From the line containing "points = [vertex.co" through the line containing "obj.parent = empty", retype each line exactly; include both end lines and nothing beyond them.

━━ Dataset extract

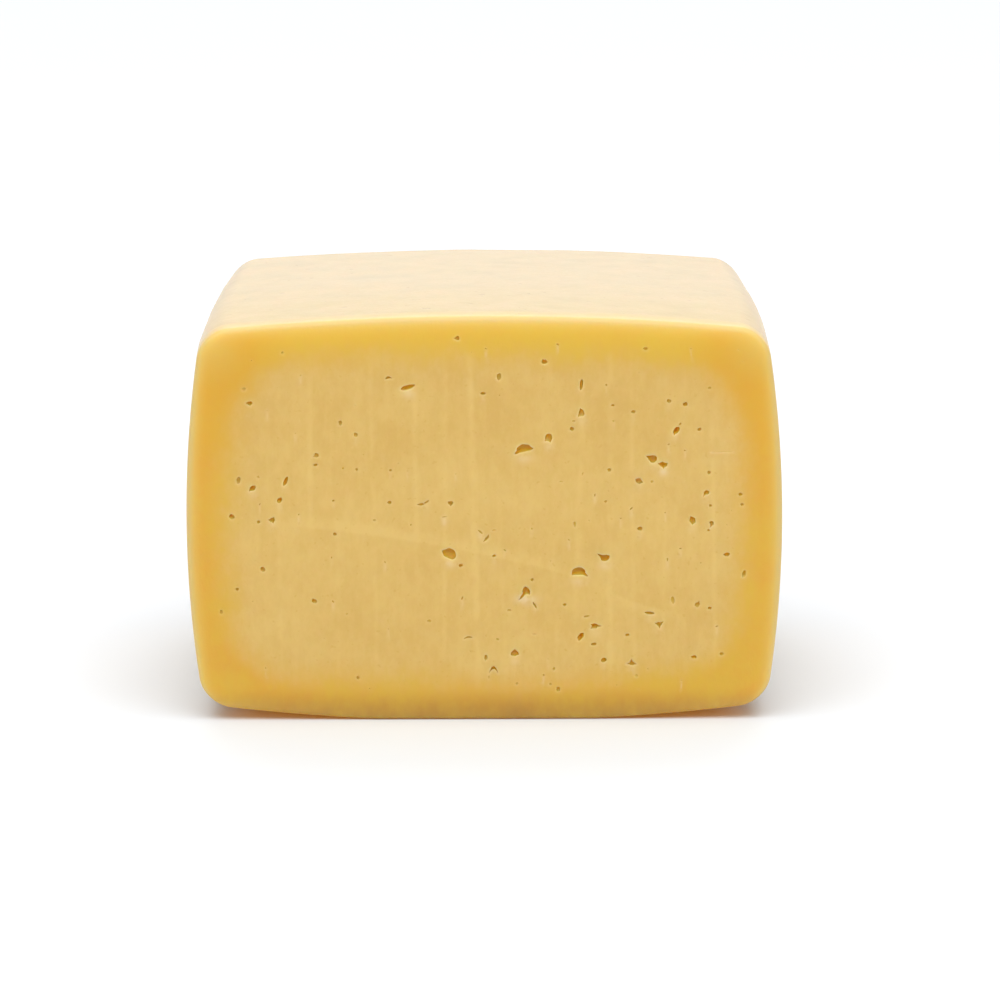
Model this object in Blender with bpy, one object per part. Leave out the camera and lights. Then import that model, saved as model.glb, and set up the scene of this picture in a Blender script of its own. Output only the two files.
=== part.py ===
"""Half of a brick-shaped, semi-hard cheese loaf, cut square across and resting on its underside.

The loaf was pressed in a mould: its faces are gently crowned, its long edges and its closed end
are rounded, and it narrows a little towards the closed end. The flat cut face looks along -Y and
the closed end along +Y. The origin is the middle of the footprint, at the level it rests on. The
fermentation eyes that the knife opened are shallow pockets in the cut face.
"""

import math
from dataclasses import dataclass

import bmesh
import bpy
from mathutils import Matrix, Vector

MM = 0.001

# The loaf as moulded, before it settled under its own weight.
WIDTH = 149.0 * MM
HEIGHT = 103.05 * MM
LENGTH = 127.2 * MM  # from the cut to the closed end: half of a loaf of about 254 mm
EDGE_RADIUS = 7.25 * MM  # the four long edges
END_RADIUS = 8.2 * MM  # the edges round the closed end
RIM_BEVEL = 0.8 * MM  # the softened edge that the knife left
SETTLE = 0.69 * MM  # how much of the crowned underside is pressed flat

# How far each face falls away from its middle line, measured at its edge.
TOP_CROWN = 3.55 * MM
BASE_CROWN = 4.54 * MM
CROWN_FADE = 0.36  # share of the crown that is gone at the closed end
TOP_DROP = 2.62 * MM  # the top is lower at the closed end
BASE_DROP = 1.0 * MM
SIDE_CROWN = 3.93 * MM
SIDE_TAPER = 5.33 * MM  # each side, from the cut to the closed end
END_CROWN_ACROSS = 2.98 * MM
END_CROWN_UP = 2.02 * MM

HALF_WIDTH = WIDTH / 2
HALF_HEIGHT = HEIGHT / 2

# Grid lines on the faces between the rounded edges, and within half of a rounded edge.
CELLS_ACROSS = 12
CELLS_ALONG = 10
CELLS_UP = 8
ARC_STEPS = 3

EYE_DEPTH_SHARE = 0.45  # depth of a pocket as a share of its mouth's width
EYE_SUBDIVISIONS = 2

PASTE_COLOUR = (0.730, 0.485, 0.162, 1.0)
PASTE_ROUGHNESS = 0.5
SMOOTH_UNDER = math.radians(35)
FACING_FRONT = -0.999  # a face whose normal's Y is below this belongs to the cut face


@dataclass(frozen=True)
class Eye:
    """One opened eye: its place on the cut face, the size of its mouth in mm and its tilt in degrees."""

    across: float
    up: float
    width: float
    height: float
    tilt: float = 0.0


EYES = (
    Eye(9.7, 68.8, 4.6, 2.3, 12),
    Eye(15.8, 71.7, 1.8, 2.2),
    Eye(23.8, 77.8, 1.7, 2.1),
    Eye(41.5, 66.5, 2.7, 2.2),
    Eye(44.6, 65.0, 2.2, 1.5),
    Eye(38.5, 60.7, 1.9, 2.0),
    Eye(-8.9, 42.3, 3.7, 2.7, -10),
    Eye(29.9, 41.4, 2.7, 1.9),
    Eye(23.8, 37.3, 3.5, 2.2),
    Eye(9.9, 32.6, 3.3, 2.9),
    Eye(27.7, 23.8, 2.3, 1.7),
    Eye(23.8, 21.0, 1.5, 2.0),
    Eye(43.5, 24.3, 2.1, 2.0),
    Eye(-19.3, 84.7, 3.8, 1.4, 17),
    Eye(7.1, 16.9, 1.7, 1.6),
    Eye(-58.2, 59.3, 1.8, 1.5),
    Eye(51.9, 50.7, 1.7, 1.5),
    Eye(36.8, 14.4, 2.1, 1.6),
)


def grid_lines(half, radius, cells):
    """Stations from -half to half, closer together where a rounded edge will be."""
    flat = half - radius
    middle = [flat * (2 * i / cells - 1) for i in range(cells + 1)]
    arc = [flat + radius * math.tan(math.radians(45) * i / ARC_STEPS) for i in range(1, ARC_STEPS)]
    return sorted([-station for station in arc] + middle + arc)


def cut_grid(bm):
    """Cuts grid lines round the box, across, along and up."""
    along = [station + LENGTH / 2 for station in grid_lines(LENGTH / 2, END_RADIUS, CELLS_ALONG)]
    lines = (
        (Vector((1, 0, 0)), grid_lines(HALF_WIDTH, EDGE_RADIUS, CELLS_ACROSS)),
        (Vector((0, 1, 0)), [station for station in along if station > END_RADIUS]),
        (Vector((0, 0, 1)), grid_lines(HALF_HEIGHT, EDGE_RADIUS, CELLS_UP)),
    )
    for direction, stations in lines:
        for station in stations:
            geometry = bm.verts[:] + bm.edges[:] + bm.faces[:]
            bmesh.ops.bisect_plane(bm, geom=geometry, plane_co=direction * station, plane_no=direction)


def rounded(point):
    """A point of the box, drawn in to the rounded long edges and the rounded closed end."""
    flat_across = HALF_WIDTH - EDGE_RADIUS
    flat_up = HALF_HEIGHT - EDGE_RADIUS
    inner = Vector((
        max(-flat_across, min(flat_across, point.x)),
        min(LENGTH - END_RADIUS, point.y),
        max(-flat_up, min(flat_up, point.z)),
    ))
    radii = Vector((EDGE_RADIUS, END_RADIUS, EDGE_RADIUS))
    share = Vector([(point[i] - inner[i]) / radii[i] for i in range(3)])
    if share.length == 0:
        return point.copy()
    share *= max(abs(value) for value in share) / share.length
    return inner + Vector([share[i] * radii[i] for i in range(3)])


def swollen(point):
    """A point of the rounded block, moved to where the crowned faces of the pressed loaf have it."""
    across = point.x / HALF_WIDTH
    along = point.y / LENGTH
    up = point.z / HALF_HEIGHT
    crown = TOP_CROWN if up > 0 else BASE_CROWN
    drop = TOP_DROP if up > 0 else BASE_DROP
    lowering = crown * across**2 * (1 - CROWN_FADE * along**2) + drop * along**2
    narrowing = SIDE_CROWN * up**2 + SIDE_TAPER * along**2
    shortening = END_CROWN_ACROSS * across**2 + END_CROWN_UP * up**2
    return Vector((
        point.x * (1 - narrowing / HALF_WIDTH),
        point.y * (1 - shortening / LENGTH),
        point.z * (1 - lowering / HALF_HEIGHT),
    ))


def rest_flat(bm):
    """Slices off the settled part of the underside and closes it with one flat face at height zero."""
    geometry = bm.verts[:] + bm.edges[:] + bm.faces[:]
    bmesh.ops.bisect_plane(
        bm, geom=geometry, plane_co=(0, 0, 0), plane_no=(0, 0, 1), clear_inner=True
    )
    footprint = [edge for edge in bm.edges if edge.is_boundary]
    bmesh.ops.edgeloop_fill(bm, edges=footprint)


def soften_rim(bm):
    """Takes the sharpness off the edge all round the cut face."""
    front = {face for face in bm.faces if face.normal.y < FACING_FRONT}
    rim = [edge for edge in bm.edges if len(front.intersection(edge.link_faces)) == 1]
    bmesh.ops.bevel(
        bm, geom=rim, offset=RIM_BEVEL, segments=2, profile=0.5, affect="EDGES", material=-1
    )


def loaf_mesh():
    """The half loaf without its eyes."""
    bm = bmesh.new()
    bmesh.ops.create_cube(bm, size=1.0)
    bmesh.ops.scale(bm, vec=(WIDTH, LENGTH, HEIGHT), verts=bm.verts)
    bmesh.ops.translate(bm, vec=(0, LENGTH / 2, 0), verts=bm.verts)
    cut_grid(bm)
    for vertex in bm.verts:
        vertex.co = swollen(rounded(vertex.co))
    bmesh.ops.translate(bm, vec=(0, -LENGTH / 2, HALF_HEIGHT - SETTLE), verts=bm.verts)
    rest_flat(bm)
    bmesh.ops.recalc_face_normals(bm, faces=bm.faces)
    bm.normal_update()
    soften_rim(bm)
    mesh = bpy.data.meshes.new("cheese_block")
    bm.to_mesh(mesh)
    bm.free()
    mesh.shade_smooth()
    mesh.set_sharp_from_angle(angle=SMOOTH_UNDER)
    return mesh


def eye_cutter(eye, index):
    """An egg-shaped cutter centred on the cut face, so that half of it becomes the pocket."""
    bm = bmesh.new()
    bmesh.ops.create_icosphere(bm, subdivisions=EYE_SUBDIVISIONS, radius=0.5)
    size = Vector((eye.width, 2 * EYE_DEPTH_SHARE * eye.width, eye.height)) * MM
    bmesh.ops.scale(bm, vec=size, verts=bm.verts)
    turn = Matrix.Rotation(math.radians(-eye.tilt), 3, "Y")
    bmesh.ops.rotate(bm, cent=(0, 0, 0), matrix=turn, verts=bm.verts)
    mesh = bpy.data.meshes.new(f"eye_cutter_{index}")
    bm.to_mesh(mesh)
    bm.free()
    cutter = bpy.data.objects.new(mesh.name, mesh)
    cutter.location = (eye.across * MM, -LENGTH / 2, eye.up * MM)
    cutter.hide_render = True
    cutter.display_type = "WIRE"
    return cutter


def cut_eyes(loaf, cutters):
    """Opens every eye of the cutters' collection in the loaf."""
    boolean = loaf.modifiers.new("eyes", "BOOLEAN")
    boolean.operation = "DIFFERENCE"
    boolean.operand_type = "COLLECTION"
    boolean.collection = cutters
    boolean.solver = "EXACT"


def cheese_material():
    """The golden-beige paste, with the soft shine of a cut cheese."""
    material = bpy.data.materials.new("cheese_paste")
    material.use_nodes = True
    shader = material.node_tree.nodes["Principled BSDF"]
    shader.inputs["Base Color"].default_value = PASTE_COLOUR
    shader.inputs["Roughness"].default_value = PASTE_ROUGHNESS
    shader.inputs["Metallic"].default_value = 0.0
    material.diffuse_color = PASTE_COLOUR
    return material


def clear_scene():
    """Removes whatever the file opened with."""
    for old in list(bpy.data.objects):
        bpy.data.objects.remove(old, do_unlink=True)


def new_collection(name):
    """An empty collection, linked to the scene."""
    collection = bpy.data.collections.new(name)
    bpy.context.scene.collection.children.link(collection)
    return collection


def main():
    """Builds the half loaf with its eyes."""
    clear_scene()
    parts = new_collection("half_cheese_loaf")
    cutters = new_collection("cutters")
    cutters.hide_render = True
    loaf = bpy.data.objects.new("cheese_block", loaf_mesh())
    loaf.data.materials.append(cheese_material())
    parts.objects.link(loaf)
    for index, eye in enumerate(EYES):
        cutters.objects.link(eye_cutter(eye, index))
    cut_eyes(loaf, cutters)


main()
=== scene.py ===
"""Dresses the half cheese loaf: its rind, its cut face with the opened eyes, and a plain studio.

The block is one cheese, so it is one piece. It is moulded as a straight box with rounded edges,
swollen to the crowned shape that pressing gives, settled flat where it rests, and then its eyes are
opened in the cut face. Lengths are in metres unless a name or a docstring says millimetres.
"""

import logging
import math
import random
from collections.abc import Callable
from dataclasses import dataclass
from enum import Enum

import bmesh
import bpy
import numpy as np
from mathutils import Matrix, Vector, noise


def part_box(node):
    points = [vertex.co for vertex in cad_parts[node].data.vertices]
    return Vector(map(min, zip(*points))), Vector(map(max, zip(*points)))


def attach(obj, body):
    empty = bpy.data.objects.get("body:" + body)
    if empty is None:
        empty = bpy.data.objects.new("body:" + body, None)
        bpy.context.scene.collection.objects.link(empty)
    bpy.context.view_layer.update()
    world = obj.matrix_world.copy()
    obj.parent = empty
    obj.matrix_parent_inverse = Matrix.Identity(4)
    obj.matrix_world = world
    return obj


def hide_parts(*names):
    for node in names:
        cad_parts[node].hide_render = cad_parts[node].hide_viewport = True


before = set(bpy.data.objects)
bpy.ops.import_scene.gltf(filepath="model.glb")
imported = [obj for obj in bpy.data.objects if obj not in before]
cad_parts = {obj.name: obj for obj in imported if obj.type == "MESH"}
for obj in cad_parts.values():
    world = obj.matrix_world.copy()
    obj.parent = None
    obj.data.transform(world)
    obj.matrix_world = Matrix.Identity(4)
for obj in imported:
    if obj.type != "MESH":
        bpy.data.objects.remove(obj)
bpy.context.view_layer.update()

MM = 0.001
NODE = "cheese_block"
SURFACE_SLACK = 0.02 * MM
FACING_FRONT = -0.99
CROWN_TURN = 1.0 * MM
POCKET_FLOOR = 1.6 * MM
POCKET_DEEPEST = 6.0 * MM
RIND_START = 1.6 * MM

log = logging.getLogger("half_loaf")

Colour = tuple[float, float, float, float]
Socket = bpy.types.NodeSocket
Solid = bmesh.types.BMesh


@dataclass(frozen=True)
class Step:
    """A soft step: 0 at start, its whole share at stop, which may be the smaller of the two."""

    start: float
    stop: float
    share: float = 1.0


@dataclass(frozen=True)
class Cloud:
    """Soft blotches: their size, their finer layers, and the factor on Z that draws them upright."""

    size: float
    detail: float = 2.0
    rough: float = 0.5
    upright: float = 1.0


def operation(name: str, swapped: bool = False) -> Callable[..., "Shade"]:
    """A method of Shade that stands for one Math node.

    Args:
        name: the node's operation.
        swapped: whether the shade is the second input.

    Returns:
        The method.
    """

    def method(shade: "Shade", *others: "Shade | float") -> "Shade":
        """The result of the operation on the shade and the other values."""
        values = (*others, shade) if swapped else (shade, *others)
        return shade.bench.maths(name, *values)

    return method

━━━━

**Reply to the exercise:**
    points = [vertex.co for vertex in cad_parts[node].data.vertices]
    return Vector(map(min, zip(*points))), Vector(map(max, zip(*points)))


def attach(obj, body):
    empty = bpy.data.objects.get("body:" + body)
    if empty is None:
        empty = bpy.data.objects.new("body:" + body, None)
        bpy.context.scene.collection.objects.link(empty)
    bpy.context.view_layer.update()
    world = obj.matrix_world.copy()
    obj.parent = empty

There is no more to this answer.